BOP, Ilımlı İslam’dan sonra Radikal İslam’ı sahneye koydu

BOP, Ilımlı İslam’dan sonra Radikal İslam’ı sahneye koydu

Ülkemizde ve bölgemizde yaşanan kaos tablosu bir tesadüf değildir. Planlı programlı bir sürecin sonucudur. Üstelik yaşadıklarımız bir sonuç değil; sonuca giden adımlardır.

Sonuç ise devletimizin ve milletimizin tahrip edilmesidir. İşte bu gelişmeler, Büyük Ortadoğu Projesi (BOP) kapsamında gerçekleşmektedir. Zamanın Amerikan beyaz saray sözcüsü Rice yaptığı açıklamada, Türkiye'nin de içinde bulunduğu 22 İslam ülkesinin değiştirilip dönüştürüleceğini söylemişti.

İşte o tarihten sonra, adeta bombanın pimi çekilmiş ve adım adım coğrafyamız ateş topuna çevrilmiştir.

Afganistan'dan Suriye'ye kadar ülkeler yıkılmış; insanlar per perişan sersefil olmuşlardır. Bütün bunlar yaşanırken, sanki bu ateş ülkemize gelmeyecek gibi davranılmıştır.

Oysa bugün yaşananlar adeta toplum mühendisliği marifetiyle bizzat siyasiler tarafından örülmüştür.

İşgalin mimarı ABD’nin BOP eşbaşkanlığı görevini icra edenler, bir gün bumerang misali oyunun ülkemizin de başına bir çorap öreceğini acaba göremedi mi?

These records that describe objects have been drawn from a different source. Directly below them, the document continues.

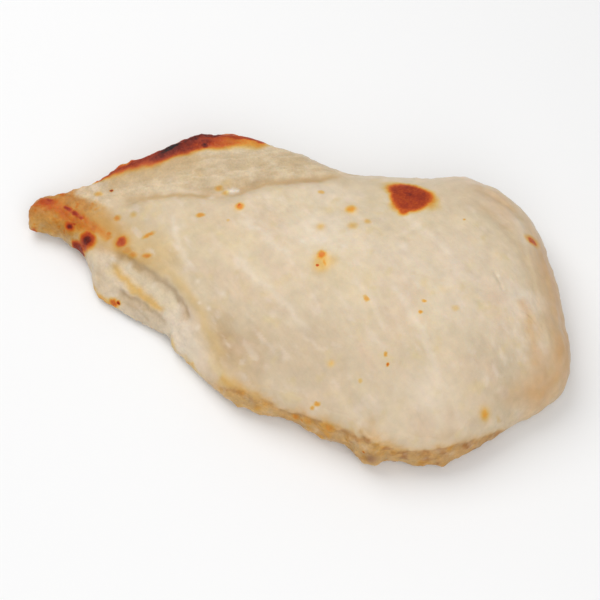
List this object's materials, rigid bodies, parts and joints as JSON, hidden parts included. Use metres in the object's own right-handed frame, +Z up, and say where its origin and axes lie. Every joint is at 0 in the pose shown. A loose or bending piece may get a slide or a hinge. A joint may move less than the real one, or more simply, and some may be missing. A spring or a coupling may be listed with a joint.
{
  "type": "cooked chicken breast",
  "caption": "Boneless, skinless cooked chicken breast lying smooth side up, with a thin browned tip, a side flap and folds beside the tip.",
  "frame": {"origin": "on the table plane, under the middle of the fillet's bounding box", "axes": "+Z up, +X from the thin tip to the broad end, +Y to the side with the side flap"},
  "size_m": [0.166, 0.094, 0.0283],
  "materials": {
    "cooked_meat": "moist satin cooked poultry, pale cream with golden edges and a few toasted spots"
  },
  "bodies": {
    "root": {"chicken_breast": "cooked_meat"}
  },
  "joints": []
}
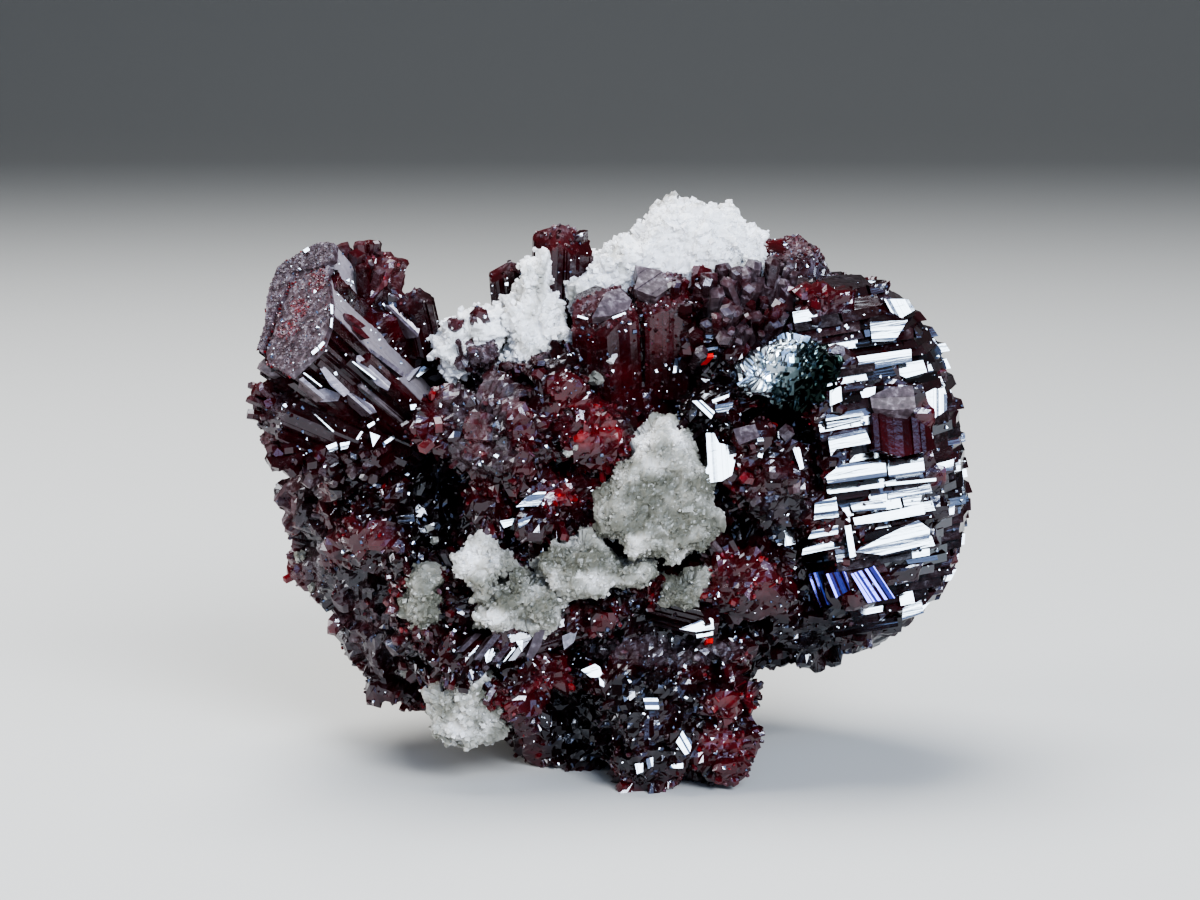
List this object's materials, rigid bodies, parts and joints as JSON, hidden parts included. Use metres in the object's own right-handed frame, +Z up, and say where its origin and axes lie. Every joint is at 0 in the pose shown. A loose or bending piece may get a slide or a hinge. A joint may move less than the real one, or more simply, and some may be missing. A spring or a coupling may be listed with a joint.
{
  "type": "proustite crystal specimen",
  "caption": "Thumbnail mineral specimen: dark red striated proustite crystals grown together, set with white sugary calcite and a grain of acanthite, resting on a flat broken face.",
  "frame": {"origin": "middle of the specimen's box, at the flat broken face it rests on", "axes": "+Z up from the resting face, +X to the right as seen from the front, -Y towards the viewer of the front"},
  "size_m": [0.0202, 0.012, 0.0159],
  "materials": {
    "proustite": "adamantine, striated, partly frosted grey",
    "calcite": "sugary, dull with small glints",
    "acanthite": "metallic, glittering"
  },
  "bodies": {
    "root": {"proustite_mass": "proustite", "calcite_crest_top": "calcite", "calcite_crest_middle": "calcite", "calcite_crest_left": "calcite", "calcite_centre": "calcite", "calcite_below_centre": "calcite", "calcite_right_sliver": "calcite", "calcite_lower_left": "calcite", "calcite_lower_right": "calcite", "calcite_foot_left": "calcite", "calcite_small_grey": "calcite", "calcite_back_upper": "calcite", "calcite_back_lower": "calcite", "acanthite_grain": "acanthite"}
  },
  "joints": []
}
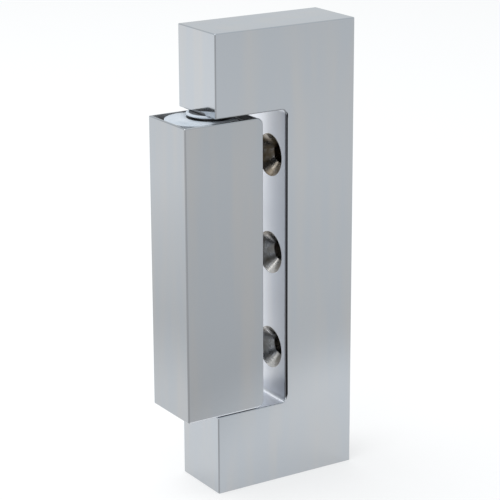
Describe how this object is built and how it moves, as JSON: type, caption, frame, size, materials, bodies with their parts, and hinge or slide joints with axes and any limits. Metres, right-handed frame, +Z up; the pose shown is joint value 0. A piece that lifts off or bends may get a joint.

Komşularımıza karşı düşmanca davranılırken,

Muhalefet adı altında işgalci güçlere lojistik destek sağlanırken,

İçe dönük açılım politikası ile millet bütünlüğü tahrip edilirken,

Açık kapı politikası adı altında sınır kapılarımız sorgusuz sualsiz açılırken,

Hep bu günlerin alt yapısı oluşturulmadı mı?

Ez cümle yaşanan bu kaos ortamı AKP'nin dış politikasının ürünüdür.

Hükümetin uyguladığı dini istismar politikası ile İslam dünyasını kuşatan fitnelere çanak tutulmuştur.

Ilımlı İslam ve selefi akımlar, radikal İslam - tekfirci İslam desteklenmiştir. Son günlerde ülkemizin gündemine giren Işid (Daeş) gibi oluşumlar da selefi anlayışın eseridir.

Bütün bu politikaların neticesinde Türk milletinin dini ve milli bütünlüğü bozulmuştur.

Son bir yıldan beri Prof. Dr. Haydar Baş beyin mihmandarlığında il, ilçe, belde ve köylerde dağ demeden taş demeden ülkemizin dört bir yanında halkla buluşan ekipler birebir ikazda bulundu.

İslam dünyasını kuşatan fitneler hakkında bilgi verildi ve tevhidin merkezi olan Ehl-i Beyt yeniden tanıtıldı.

Milletin gafleti devam ettiği takdirde, varlığımız ciddi tehdit ve tehlike altında olacaktır.

Sorun da bellidir, çözüm de bellidir.